Those mustachians among you who have committed yourselves to eating according to your principles, be they eating local, avoiding GMOs, pesticides, herbicides, irradiation, pro-animal welfare, avoiding businesses whose practices you don't agree with, etc: what are your best strategies for keeping food costs down, yet still following your principles?

I'm a carnivore, no intentions of switching to vegetarianism/veganism.  I don't eat a LOT of meat, and work to eat meals that stretch the meat I have.  I want nothing more than to own a home on an acreage and do intensive gardening, but that's still several years out, finances-wise.

In August, I will be buying a 1/4 beef from my sister (and I approve of the way in which the animal has been raised), at ~$4.50 a pound, which is a decent price, compared to regularly priced supermarket meat, considering we'll get the "good" cuts along with the ground beef, as well as bones & tallow.  But it's still more than eating nothing but sale-priced ground beef.  (BUT...argues my conscience...who knows what all is in that meat, how it's been treated to kill whatever might have been growing in it!)

Local, farmer's market vegetables are SUPER expensive, and I don't yet have the means to grow my own.  I'm also not particularly keen on having pesticide-laden vegetables that have been trucked halfway across the country (or from outside the country) fill my table just because they're $1.80 cheaper.

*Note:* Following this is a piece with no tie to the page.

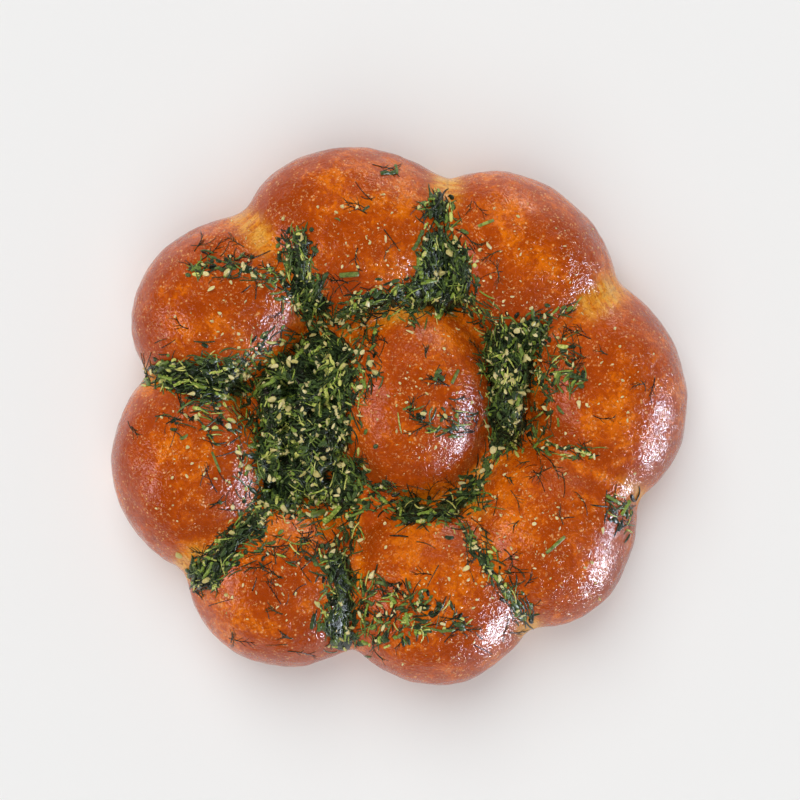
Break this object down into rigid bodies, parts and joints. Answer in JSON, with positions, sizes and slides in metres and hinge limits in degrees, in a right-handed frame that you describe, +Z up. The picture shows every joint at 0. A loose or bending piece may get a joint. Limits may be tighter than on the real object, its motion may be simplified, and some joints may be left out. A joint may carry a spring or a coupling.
{
  "type": "pull-apart bread roll",
  "caption": "Flat-based round roll of buns baked together in a ring about a middle bun, topped with chopped dill and minced garlic.",
  "frame": {"origin": "middle of the flat base", "axes": "+Z up out of the crust; +Y towards the top of the view from above, +X to its right"},
  "size_m": [0.2187, 0.2052, 0.0488],
  "materials": {
    "crust": null,
    "chopped_dill": null,
    "dill_stem": null,
    "minced_garlic": null
  },
  "bodies": {
    "root": {"bread": "crust", "herbs_left_valley": "chopped_dill", "herbs_right_valley": "chopped_dill", "herbs_top_valley": "chopped_dill", "herbs_upper_left_valley": "chopped_dill", "herbs_left_seam": "chopped_dill", "herbs_lower_left_seam": "chopped_dill", "herbs_bottom_seam": "chopped_dill", "herbs_middle_foot": "chopped_dill", "herbs_top_bun_foot": "chopped_dill", "herbs_lower_right_seam": "chopped_dill", "herbs_on_left_bun": "chopped_dill", "herbs_on_upper_left_bun": "chopped_dill", "herbs_on_right_bun": "chopped_dill", "herbs_on_middle_bun": "chopped_dill", "herbs_on_middle_flank": "chopped_dill", "herbs_on_lower_left_bun": "chopped_dill", "herbs_on_bottom_bun": "chopped_dill", "herbs_lower_right_edge": "chopped_dill", "stem_top_bun": "dill_stem", "stem_lower_right_bun": "dill_stem", "stem_left_bun": "dill_stem", "stem_lower_left_bun": "dill_stem", "stem_upper_right_bun": "dill_stem", "stem_middle_bun": "dill_stem", "garlic_upper_left_bun": "minced_garlic", "garlic_left_bun": "minced_garlic", "garlic_middle_bun": "minced_garlic", "garlic_right_bun": "minced_garlic", "garlic_lower_right_bun": "minced_garlic", "garlic_bottom_bun": "minced_garlic", "garlic_upper_right_bun": "minced_garlic", "garlic_top_bun": "minced_garlic"}
  },
  "joints": []
}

And don't get me started on chicken!  Commercial chicken can be bought for $5 or less per bird.  Local, free range birds are closer to $12-14 per bird.  But the health problems of the commercial chickens, solely as a result of the way they've been hybridized (to grow fast & large for maximum profit), not even taking into account the conditions in which they are raised...I can't bring myself to be okay buying that.  So, don't eat chicken?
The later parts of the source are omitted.